DAX is easy, CALCULATE makes DAX hard...

It's simple. I have 10 tables. 1 of which is a critical central fact table that is filtered to data that's of interest for the report. Be it a calendar filter, or a regional filter, or a departmental filter, whatever. And 9 1:N dimension tables from there. And a need to give PowerBI to a business user to do data pivoting. I can setup the PBIT to have a foundation of formulae and table relationships. BUT. This is supposed to be an adhoc tool that so far only produces bad data. I chase the data only to discover that PowerBI is carteseaning my SUMs, de-scoping my AVGs, etc. Works beatifully until you go across queries. Which I accept is hard across child tables. But my above example is as simple as it gets and it still produces an "other" record that frankly shouldn't be there by default. I'm sorry I'm venting. I'm just frustrated that every "easy" question I have results in custom code to resolve.
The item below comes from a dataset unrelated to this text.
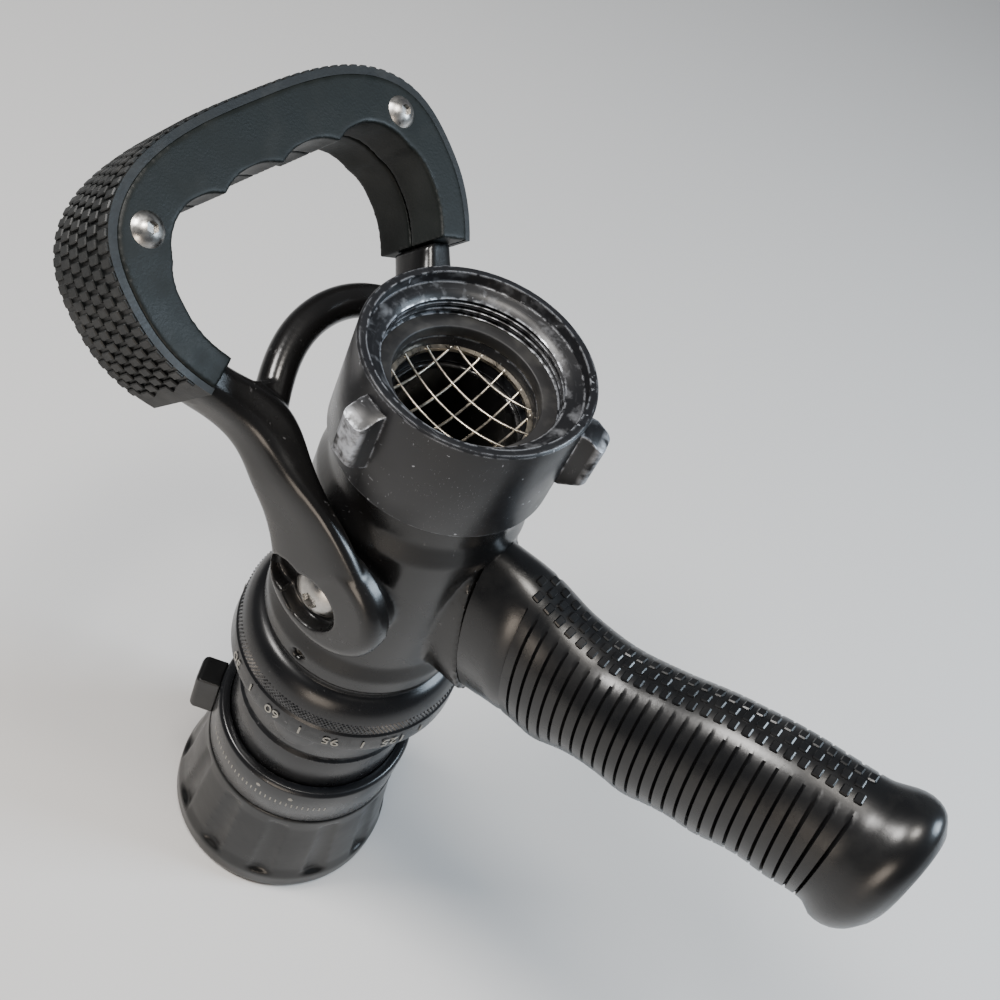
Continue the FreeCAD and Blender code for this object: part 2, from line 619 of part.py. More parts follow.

And people claimed Crystal Reports was too "programmy".

Hi @Michael-Lowden,

 

Have you tried changing the Cross filter direction from Both to Single?  (Double click on the join line in the relationship view to get to the edit relationship window.

 

HTH

 

The Single-vs-Both thing has constantly eluded me. The closest I've come to understand it, though you define it as part of the joining relationship, it doesn't do anything for the join itself, but does affect how Viz's cross affect eachother's data via interactions. But only once you interact. ... I think.